At the start of the PHP script is the following line:

header('Content-Type: text/html; charset=utf-8');

This is the typical output I get if I enter the search term united%20king:

[{
   "country_en":"United Kingdom",
   "country_de":"Vereinigtes K\u00f6nigreich",
   "country_es":"Reino Unido",
   "country_fr":"Royaume-Uni",
   "country_ru":"\u0412\u0435\u043b\u0438\u043a\u043e\u0431\u0440\u0438\u0442\u0430\u043d\u0438\u044f",
   "country_tr":"Birle\u015fik Krall\u0131k",
   "country_ar":"\u0627\u0644\u0645\u0645\u0644\u0643\u0629 \u0627\u0644\u0645\u062a\u062d\u062f\u0629",
   "ccode":"GB"
}]

In the PHP code, I tried using htmlentities, but it only showed the special characters for the German output:

$row_array['country_de'] = htmlentities ($row['country_de'], ENT_QUOTES, "UTF-8");

What am I missing? Thanks for reading.

回答1:

It is not PDO but regular behavior of json_encode. In modern PHP versions you can turn it off, but it shouldn't be a problem either way.

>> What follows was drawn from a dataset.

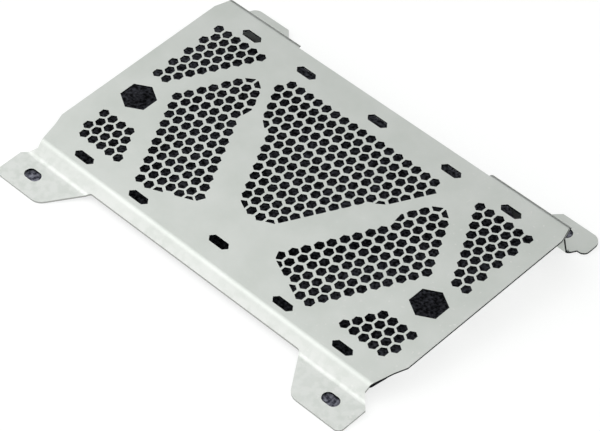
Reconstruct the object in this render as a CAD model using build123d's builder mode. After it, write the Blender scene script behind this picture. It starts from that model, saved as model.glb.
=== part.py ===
"""Guard for a motorcycle radiator: one laser-cut aluminium sheet with folds along both long sides.

The perforated plate lies level on top. Along its near side a sloping web runs the full
width and ends in two tabs. Along its far side two legs go straight down, and each of
them turns outwards into a tab. A bolt goes through the slot in each tab.

X runs along the guard, Y from the near side to the far side and Z up. The origin is
midway along and across the guard, on the level of the far tabs' underside.
Sizes are in millimetres.
"""

import math
import os

from build123d import *

# Sheet and plate
sheet = 1.5
plate_width = 349.6
plate_depth = 193.9
guard_height = 34.0

# Near side: the sloping web and its tabs
web_drop = 8.0
web_angle = 40.0
web_bend_radius = 5.0
web_edge_setback = 2.0
near_tab_reach = 29.8
near_tab_foot_width = 68.8
near_tab_end_width = 46.3
near_tab_corner_radius = 11.0
near_tab_outer_radius = 4.5
near_tab_root_radius = 4.0

# Far side: the legs and their tabs
leg_bend_radius = 3.0
leg_gap = 192.0
leg_inner_slope = 0.70
far_tab_reach = 26.3
far_tab_chamfer = 5.6
far_tab_overhang = 2.2
far_tab_ear_depth = 19.6
far_tab_ear_radius = 8.0
far_tab_ear_width = 7.0
far_tab_heel_radius = 5.0

# Tapers at the plate's four corners and the waist beside each fold
far_taper_start = 11.3
far_taper = 3.8
leg_waist = 10.5
leg_waist_depth = 19.0
leg_foot = 8.8
near_taper_start = 27.4
near_taper_knee = 17.8
near_taper_knee_inset = 3.6
near_taper = 8.3
near_waist = 9.2
near_waist_end = 14.0

# Small hexagonal holes: their lattice and their fields
hole_flats = 7.1
hole_points = 8.6
hole_pitch = 9.0
row_gap_wide = 8.7
row_gap_narrow = 7.7
field_rows = 18
first_row_setback = 31.25
side_field_lift = 0.4
centre_outline_shift = -1.1
sliver_share = 0.33

# Outlines of the fields, as (holes from the middle, rows below the first row)
centre_field = [
    (8.48, -0.74),
    (9.03, 0.79),
    (7.00, 4.66),
    (6.30, 5.22),
    (5.63, 5.81),
    (2.00, 12.79),
    (1.01, 13.30),
    (0.60, 13.72),
]
side_field = [
    (10.50, 1.58),
    (9.42, 2.31),
    (8.95, 3.41),
    (8.34, 4.43),
    (8.51, 5.79),
    (4.07, 14.77),
    (4.45, 15.62),
    (7.93, 17.27),
    (8.11, 17.74),
    (9.67, 17.74),
    (14.53, 8.00),
    (11.68, 2.45),
]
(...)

I have no idea why you wanted to echo raw json out, but usually it is not intended to be echoed directly into HTML but rather used by some JS code. And JS can sort this encoding out. However, to reduce the amount of data, since 5.4 JSON_UNESCAPED_UNICODE flag can be used, .

Also let me suggest you to debug your code a little before asking a question.
If you want to check PDO's output, do it for PDO, not for json. Verify every step your program does, to find one which spoils the data.



回答2:

That is perfectly valid JSON; these escape sequences are the regular JSON way to encode non-ASCII characters. If you decode it on the client using a regular JSON decoder, you'll end up with the correct characters.